Exercise directions: The data must be written out once more, precisely as given.
** start Dataset section **
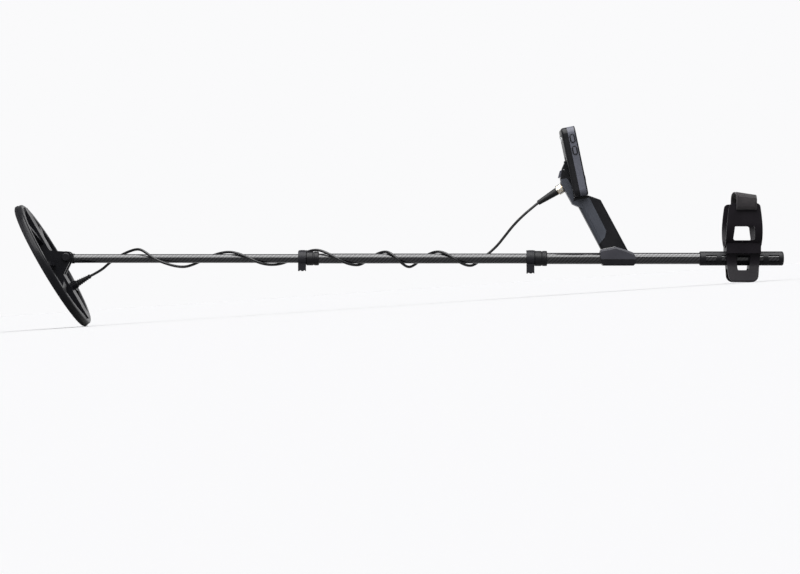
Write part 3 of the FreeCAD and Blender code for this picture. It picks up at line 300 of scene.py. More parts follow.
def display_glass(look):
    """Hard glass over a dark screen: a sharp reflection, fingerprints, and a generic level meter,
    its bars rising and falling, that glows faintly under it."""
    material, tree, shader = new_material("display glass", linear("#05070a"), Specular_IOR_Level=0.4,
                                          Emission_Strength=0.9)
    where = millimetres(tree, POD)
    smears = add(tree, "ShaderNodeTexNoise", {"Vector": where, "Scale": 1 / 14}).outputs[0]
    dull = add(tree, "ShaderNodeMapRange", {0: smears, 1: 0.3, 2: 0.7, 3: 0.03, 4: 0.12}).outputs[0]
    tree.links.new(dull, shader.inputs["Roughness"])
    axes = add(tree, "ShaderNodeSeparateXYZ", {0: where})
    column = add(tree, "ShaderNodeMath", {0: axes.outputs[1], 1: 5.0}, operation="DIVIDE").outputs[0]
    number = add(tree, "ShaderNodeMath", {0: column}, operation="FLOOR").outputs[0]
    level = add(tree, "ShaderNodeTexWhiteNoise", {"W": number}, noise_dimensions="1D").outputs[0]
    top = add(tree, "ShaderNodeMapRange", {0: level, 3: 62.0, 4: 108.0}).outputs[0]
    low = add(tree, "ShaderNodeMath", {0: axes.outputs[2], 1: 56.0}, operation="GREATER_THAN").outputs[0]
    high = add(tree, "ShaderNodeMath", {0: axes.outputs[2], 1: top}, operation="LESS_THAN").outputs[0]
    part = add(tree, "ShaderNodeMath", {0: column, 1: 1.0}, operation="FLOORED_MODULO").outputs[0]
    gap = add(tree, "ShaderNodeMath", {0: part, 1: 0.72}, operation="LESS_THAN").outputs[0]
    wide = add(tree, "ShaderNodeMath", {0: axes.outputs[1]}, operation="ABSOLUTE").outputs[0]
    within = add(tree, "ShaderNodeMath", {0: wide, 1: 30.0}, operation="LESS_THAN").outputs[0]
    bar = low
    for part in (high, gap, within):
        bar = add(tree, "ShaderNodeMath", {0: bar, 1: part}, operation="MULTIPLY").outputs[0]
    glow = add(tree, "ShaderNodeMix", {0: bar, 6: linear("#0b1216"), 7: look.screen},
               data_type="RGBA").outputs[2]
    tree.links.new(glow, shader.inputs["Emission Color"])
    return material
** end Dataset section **
The response:
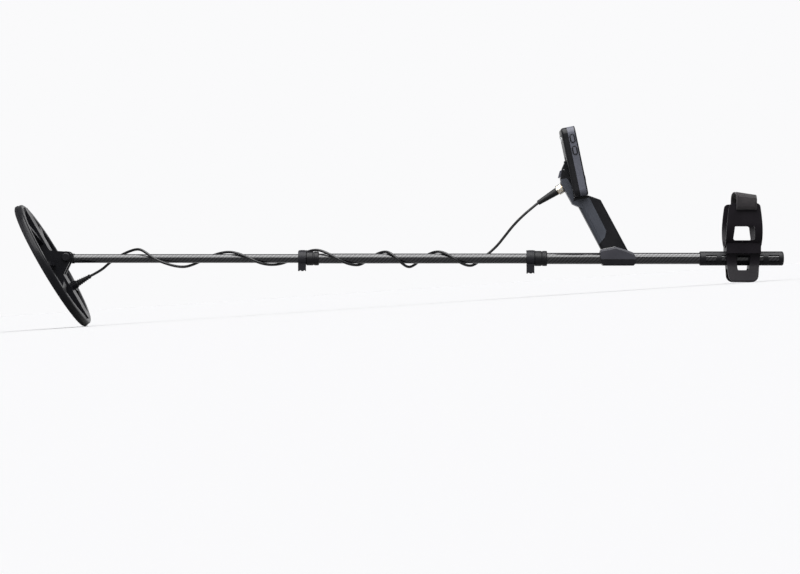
Write part 3 of the FreeCAD and Blender code for this picture. It picks up at line 300 of scene.py. More parts follow.
def display_glass(look):
    """Hard glass over a dark screen: a sharp reflection, fingerprints, and a generic level meter,
    its bars rising and falling, that glows faintly under it."""
    material, tree, shader = new_material("display glass", linear("#05070a"), Specular_IOR_Level=0.4,
                                          Emission_Strength=0.9)
    where = millimetres(tree, POD)
    smears = add(tree, "ShaderNodeTexNoise", {"Vector": where, "Scale": 1 / 14}).outputs[0]
    dull = add(tree, "ShaderNodeMapRange", {0: smears, 1: 0.3, 2: 0.7, 3: 0.03, 4: 0.12}).outputs[0]
    tree.links.new(dull, shader.inputs["Roughness"])
    axes = add(tree, "ShaderNodeSeparateXYZ", {0: where})
    column = add(tree, "ShaderNodeMath", {0: axes.outputs[1], 1: 5.0}, operation="DIVIDE").outputs[0]
    number = add(tree, "ShaderNodeMath", {0: column}, operation="FLOOR").outputs[0]
    level = add(tree, "ShaderNodeTexWhiteNoise", {"W": number}, noise_dimensions="1D").outputs[0]
    top = add(tree, "ShaderNodeMapRange", {0: level, 3: 62.0, 4: 108.0}).outputs[0]
    low = add(tree, "ShaderNodeMath", {0: axes.outputs[2], 1: 56.0}, operation="GREATER_THAN").outputs[0]
    high = add(tree, "ShaderNodeMath", {0: axes.outputs[2], 1: top}, operation="LESS_THAN").outputs[0]
    part = add(tree, "ShaderNodeMath", {0: column, 1: 1.0}, operation="FLOORED_MODULO").outputs[0]
    gap = add(tree, "ShaderNodeMath", {0: part, 1: 0.72}, operation="LESS_THAN").outputs[0]
    wide = add(tree, "ShaderNodeMath", {0: axes.outputs[1]}, operation="ABSOLUTE").outputs[0]
    within = add(tree, "ShaderNodeMath", {0: wide, 1: 30.0}, operation="LESS_THAN").outputs[0]
    bar = low
    for part in (high, gap, within):
        bar = add(tree, "ShaderNodeMath", {0: bar, 1: part}, operation="MULTIPLY").outputs[0]
    glow = add(tree, "ShaderNodeMix", {0: bar, 6: linear("#0b1216"), 7: look.screen},
               data_type="RGBA").outputs[2]
    tree.links.new(glow, shader.inputs["Emission Color"])
    return material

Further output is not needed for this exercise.